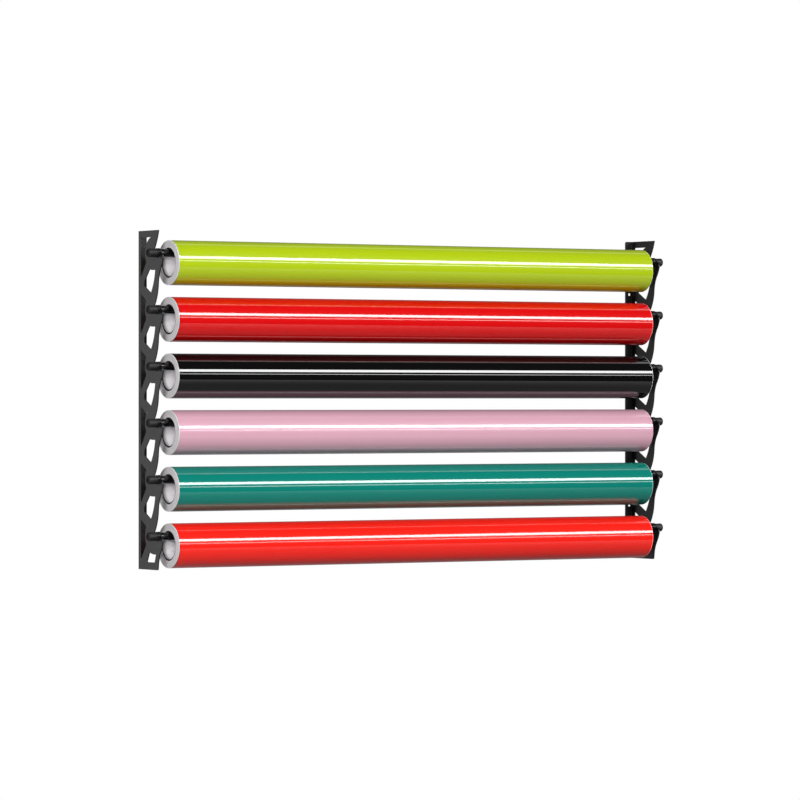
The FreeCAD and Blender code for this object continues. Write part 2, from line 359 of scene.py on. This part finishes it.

...

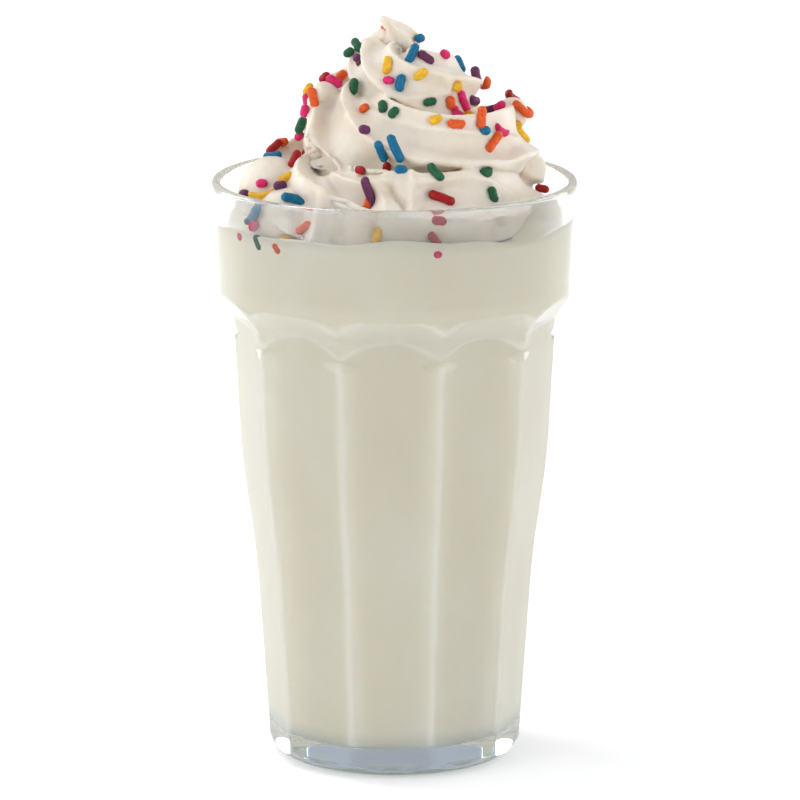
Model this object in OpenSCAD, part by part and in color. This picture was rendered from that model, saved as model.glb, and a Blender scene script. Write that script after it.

--

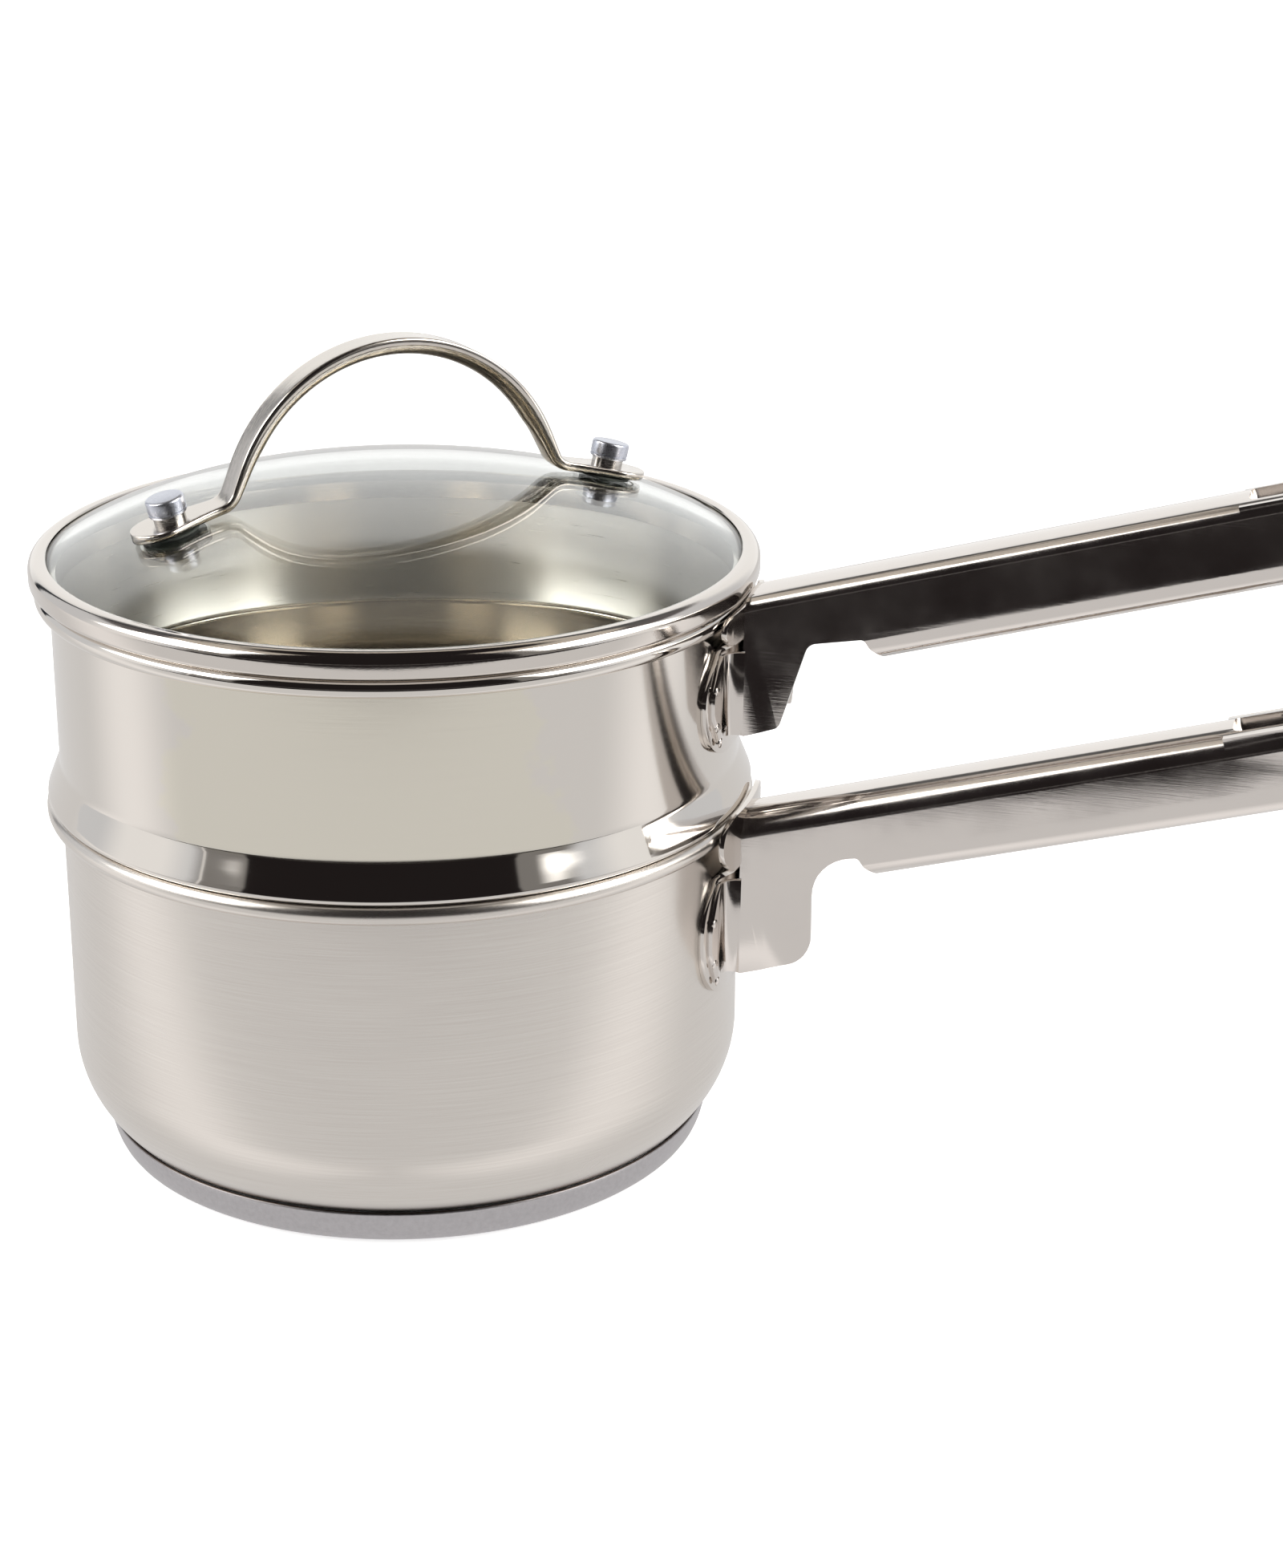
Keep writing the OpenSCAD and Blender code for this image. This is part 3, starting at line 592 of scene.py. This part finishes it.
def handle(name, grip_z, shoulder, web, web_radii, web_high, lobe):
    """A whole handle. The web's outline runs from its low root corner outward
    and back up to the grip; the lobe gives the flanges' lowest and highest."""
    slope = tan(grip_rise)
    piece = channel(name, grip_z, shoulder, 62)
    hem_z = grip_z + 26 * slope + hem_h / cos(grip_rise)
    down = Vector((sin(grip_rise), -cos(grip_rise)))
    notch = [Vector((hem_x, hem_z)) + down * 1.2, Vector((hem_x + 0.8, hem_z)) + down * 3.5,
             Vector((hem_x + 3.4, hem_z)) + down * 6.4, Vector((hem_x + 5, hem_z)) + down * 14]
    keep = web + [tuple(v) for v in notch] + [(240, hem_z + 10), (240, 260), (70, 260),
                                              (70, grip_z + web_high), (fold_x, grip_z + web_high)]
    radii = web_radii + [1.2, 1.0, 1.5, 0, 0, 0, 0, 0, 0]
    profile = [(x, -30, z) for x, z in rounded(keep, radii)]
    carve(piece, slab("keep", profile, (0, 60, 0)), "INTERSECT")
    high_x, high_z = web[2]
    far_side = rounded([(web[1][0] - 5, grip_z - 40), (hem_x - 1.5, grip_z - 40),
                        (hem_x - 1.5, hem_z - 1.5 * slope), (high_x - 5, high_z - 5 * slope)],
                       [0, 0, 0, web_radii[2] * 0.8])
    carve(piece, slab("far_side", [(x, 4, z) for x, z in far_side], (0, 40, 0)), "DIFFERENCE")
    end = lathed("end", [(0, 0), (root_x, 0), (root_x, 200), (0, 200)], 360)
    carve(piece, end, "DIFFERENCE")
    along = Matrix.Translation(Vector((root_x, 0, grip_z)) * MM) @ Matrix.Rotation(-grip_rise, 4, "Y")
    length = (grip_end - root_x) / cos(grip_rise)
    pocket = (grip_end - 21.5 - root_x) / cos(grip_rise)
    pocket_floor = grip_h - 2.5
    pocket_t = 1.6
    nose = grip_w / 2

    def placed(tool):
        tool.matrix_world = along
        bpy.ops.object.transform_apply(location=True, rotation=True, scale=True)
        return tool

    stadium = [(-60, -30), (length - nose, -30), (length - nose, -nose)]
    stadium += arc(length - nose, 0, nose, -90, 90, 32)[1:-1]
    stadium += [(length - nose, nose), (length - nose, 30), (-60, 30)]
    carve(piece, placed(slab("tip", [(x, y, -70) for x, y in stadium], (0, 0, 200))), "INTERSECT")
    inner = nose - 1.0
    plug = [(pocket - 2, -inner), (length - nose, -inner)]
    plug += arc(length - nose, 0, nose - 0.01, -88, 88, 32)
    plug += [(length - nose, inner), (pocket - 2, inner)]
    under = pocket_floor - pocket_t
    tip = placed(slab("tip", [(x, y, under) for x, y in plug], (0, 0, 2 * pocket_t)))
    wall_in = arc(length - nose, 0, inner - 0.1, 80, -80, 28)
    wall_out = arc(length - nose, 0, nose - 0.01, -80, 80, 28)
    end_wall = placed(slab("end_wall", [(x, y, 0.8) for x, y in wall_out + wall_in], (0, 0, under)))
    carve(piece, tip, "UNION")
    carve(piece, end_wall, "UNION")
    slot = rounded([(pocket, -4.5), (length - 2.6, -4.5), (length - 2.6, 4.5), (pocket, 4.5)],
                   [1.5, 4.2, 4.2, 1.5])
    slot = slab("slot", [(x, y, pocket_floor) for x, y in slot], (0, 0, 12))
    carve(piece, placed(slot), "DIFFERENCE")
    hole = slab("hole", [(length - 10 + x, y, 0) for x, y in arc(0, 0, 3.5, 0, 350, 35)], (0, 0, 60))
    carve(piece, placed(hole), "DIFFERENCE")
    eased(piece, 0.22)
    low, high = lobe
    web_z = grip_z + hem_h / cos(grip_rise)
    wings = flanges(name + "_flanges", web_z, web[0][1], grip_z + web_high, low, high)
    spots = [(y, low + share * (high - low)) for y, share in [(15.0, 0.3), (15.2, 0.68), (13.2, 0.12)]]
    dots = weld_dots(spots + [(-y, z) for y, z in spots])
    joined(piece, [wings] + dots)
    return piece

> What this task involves
Pick each line holding the word "part" out of the data and copy it.

> Result of this exercise
The FreeCAD and Blender code for this object continues. Write part 2, from line 359 of scene.py on. This part finishes it.
Model this object in OpenSCAD, part by part and in color. This picture was rendered from that model, saved as model.glb, and a Blender scene script. Write that script after it.
Keep writing the OpenSCAD and Blender code for this image. This is part 3, starting at line 592 of scene.py. This part finishes it.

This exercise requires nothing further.